Source data:
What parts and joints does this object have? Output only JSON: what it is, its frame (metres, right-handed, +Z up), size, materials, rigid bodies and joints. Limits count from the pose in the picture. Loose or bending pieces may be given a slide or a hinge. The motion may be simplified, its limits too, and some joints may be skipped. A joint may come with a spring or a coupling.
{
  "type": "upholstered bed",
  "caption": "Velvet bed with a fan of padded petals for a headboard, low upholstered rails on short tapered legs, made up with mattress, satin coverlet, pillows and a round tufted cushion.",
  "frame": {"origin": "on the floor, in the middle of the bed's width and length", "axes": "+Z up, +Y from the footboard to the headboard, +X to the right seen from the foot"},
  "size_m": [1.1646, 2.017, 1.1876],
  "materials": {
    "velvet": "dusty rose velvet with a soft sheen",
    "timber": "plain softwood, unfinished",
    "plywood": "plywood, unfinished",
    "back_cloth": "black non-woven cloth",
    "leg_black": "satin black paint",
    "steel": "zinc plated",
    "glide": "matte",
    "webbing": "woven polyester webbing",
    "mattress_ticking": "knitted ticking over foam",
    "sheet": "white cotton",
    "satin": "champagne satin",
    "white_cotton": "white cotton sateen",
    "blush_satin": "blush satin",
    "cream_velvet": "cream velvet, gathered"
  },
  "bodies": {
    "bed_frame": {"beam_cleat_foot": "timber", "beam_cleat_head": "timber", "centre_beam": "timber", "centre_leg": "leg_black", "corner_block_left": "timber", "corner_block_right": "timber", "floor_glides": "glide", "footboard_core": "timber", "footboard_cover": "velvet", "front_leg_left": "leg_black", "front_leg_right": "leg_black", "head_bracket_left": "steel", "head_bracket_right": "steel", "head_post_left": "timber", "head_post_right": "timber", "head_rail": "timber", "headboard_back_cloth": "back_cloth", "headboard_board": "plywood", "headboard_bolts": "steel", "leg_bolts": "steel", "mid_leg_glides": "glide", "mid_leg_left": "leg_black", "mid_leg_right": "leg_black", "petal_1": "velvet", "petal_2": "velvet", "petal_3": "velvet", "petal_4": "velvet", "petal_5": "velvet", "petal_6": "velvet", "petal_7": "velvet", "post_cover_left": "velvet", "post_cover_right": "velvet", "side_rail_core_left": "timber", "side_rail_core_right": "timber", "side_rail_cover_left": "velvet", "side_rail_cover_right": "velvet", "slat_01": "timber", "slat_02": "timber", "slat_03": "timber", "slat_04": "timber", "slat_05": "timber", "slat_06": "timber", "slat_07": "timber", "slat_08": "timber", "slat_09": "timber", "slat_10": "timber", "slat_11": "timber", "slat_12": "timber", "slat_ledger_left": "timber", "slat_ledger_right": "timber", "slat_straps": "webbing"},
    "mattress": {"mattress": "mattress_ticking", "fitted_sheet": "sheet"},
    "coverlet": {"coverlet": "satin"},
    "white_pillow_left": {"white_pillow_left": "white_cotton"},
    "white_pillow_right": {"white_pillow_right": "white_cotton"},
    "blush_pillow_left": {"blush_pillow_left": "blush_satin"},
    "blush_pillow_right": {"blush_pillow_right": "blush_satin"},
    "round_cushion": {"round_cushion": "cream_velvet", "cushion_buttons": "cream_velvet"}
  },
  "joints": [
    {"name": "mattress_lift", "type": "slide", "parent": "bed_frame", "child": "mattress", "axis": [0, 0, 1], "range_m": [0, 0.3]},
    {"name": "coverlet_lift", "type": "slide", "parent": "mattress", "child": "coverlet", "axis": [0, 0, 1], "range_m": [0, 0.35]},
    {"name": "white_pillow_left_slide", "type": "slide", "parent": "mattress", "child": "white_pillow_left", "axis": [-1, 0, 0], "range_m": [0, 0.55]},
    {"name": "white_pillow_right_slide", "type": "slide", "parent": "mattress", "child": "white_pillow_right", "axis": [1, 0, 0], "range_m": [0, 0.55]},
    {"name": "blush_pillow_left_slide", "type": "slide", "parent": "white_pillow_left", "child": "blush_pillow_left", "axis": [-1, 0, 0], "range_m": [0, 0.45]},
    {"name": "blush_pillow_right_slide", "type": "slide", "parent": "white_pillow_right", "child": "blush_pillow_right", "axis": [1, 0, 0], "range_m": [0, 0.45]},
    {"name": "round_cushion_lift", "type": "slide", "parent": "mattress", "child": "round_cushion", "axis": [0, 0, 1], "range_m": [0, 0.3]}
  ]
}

What is being asked: Please return the data above exactly as given.

Complete answer:
What parts and joints does this object have? Output only JSON: what it is, its frame (metres, right-handed, +Z up), size, materials, rigid bodies and joints. Limits count from the pose in the picture. Loose or bending pieces may be given a slide or a hinge. The motion may be simplified, its limits too, and some joints may be skipped. A joint may come with a spring or a coupling.
{
  "type": "upholstered bed",
  "caption": "Velvet bed with a fan of padded petals for a headboard, low upholstered rails on short tapered legs, made up with mattress, satin coverlet, pillows and a round tufted cushion.",
  "frame": {"origin": "on the floor, in the middle of the bed's width and length", "axes": "+Z up, +Y from the footboard to the headboard, +X to the right seen from the foot"},
  "size_m": [1.1646, 2.017, 1.1876],
  "materials": {
    "velvet": "dusty rose velvet with a soft sheen",
    "timber": "plain softwood, unfinished",
    "plywood": "plywood, unfinished",
    "back_cloth": "black non-woven cloth",
    "leg_black": "satin black paint",
    "steel": "zinc plated",
    "glide": "matte",
    "webbing": "woven polyester webbing",
    "mattress_ticking": "knitted ticking over foam",
    "sheet": "white cotton",
    "satin": "champagne satin",
    "white_cotton": "white cotton sateen",
    "blush_satin": "blush satin",
    "cream_velvet": "cream velvet, gathered"
  },
  "bodies": {
    "bed_frame": {"beam_cleat_foot": "timber", "beam_cleat_head": "timber", "centre_beam": "timber", "centre_leg": "leg_black", "corner_block_left": "timber", "corner_block_right": "timber", "floor_glides": "glide", "footboard_core": "timber", "footboard_cover": "velvet", "front_leg_left": "leg_black", "front_leg_right": "leg_black", "head_bracket_left": "steel", "head_bracket_right": "steel", "head_post_left": "timber", "head_post_right": "timber", "head_rail": "timber", "headboard_back_cloth": "back_cloth", "headboard_board": "plywood", "headboard_bolts": "steel", "leg_bolts": "steel", "mid_leg_glides": "glide", "mid_leg_left": "leg_black", "mid_leg_right": "leg_black", "petal_1": "velvet", "petal_2": "velvet", "petal_3": "velvet", "petal_4": "velvet", "petal_5": "velvet", "petal_6": "velvet", "petal_7": "velvet", "post_cover_left": "velvet", "post_cover_right": "velvet", "side_rail_core_left": "timber", "side_rail_core_right": "timber", "side_rail_cover_left": "velvet", "side_rail_cover_right": "velvet", "slat_01": "timber", "slat_02": "timber", "slat_03": "timber", "slat_04": "timber", "slat_05": "timber", "slat_06": "timber", "slat_07": "timber", "slat_08": "timber", "slat_09": "timber", "slat_10": "timber", "slat_11": "timber", "slat_12": "timber", "slat_ledger_left": "timber", "slat_ledger_right": "timber", "slat_straps": "webbing"},
    "mattress": {"mattress": "mattress_ticking", "fitted_sheet": "sheet"},
    "coverlet": {"coverlet": "satin"},
    "white_pillow_left": {"white_pillow_left": "white_cotton"},
    "white_pillow_right": {"white_pillow_right": "white_cotton"},
    "blush_pillow_left": {"blush_pillow_left": "blush_satin"},
    "blush_pillow_right": {"blush_pillow_right": "blush_satin"},
    "round_cushion": {"round_cushion": "cream_velvet", "cushion_buttons": "cream_velvet"}
  },
  "joints": [
    {"name": "mattress_lift", "type": "slide", "parent": "bed_frame", "child": "mattress", "axis": [0, 0, 1], "range_m": [0, 0.3]},
    {"name": "coverlet_lift", "type": "slide", "parent": "mattress", "child": "coverlet", "axis": [0, 0, 1], "range_m": [0, 0.35]},
    {"name": "white_pillow_left_slide", "type": "slide", "parent": "mattress", "child": "white_pillow_left", "axis": [-1, 0, 0], "range_m": [0, 0.55]},
    {"name": "white_pillow_right_slide", "type": "slide", "parent": "mattress", "child": "white_pillow_right", "axis": [1, 0, 0], "range_m": [0, 0.55]},
    {"name": "blush_pillow_left_slide", "type": "slide", "parent": "white_pillow_left", "child": "blush_pillow_left", "axis": [-1, 0, 0], "range_m": [0, 0.45]},
    {"name": "blush_pillow_right_slide", "type": "slide", "parent": "white_pillow_right", "child": "blush_pillow_right", "axis": [1, 0, 0], "range_m": [0, 0.45]},
    {"name": "round_cushion_lift", "type": "slide", "parent": "mattress", "child": "round_cushion", "axis": [0, 0, 1], "range_m": [0, 0.3]}
  ]
}